Onome Amuge
Operators in Nigeria’s capital market are calling on the Securities and Exchange Commission (SEC) to extend the deadline for the ongoing recapitalisation of regulated market entities from June 2027 to December 2027, citing election-year uncertainties, concurrent financial sector reforms, and operational strain.
The request emerged during the Capital Market Academics of Nigeria (CMAN) first-quarter 2026 roundtable, themed “Deconstructing the New Minimum Capital Requirements for Regulated Capital Market Entities in Nigeria.” Participants scrutinised the revised capital requirements, noting the significant increases across broker-dealers, brokers, dealers, and sub-brokers.
Under the updated framework, broker-dealers are required to maintain N2 billion, brokers N600 million, and dealers N1 billion in capital. Digital sub-brokers now need N100 million, while corporate sub-brokers must hold N50 million, up from N10 million previously, a 400 to 5,000 percent increase for some segments.
While acknowledging the necessity of recapitalisation for market stability, Uche Uwaleke, CMAN president, warned that the 18-month implementation window ending June 2027 may be too short, particularly given the electoral context. “2027 is an election year, typically characterised by uncertainty and defensive investor behaviour, which could make capital mobilisation difficult,” he said. Uwaleke proposed a 24-month timeline, ending December 2027, to better align with market realities.

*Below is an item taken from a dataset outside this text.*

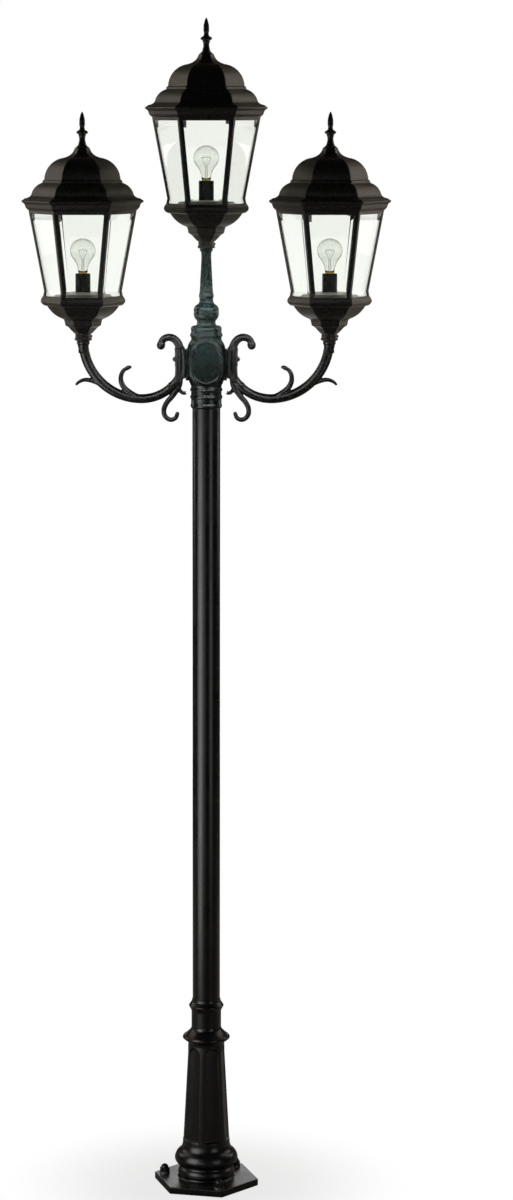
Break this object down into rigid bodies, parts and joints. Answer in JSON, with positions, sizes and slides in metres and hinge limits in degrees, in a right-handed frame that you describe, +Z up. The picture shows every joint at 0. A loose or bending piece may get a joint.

Supporting this position, Bayo Olugbemi, past president of the Independent Capital Market Registrars (ICMR) and the Chartered Institute of Bankers of Nigeria (CIBN), said broad industry consultations revealed strong backing for a two-year timeframe. “Most stakeholders believe a 24-month period would be more appropriate to ensure compliance without undue pressure on operators,” Olugbemi noted.
Other industry leaders echoed these concerns. Yvonne Akintonide, managing director of Regius Asset Management Nigeria, pointed to the strain of concurrent recapitalisation exercises across the financial sector, including banks, pension fund administrators, and insurance firms. She warned that operators already navigating capital demands from multiple regulatory bodies would struggle to meet the SEC’s timeline.
Fiona Ahimie, first vice president of the Chartered Institute of Stockbrokers (CIS), added that the timing could force operators to choose between servicing clients and raising capital for themselves, further justifying an extension as the most practical solution.
Academics also weighed in. Chris Kalu of the Nnamdi Azikiwe University proposed a two-year window from January 2026 to January 2028, aligning the recapitalisation timeline with the Central Bank of Nigeria’s ongoing bank recapitalisation, which concludes in March 2026. Harmonising these exercises, he argued, would reduce operational pressure and market risk.
Not all experts supported delaying the process. Charles Udora, former SEC executive commissioner, cautioned against excessive prolongation, citing a 2008 recapitalisation that extended until 2015, which exposed operators to market volatility. “Operators typically hold shares rather than cash, so stretching timelines unnecessarily can increase exposure to downturns,” he warned.
Beyond timing, proportionality emerged as a key concern. Olugbemi highlighted that some increases, ranging from 100 per cent to 3,000 per cent, appear disproportionate to the actual risk faced by certain operators, particularly registrars, trustees, and niche players. “While there is no dispute over the SEC’s right to raise capital requirements, regulation must balance prudential safety with market development,” he said.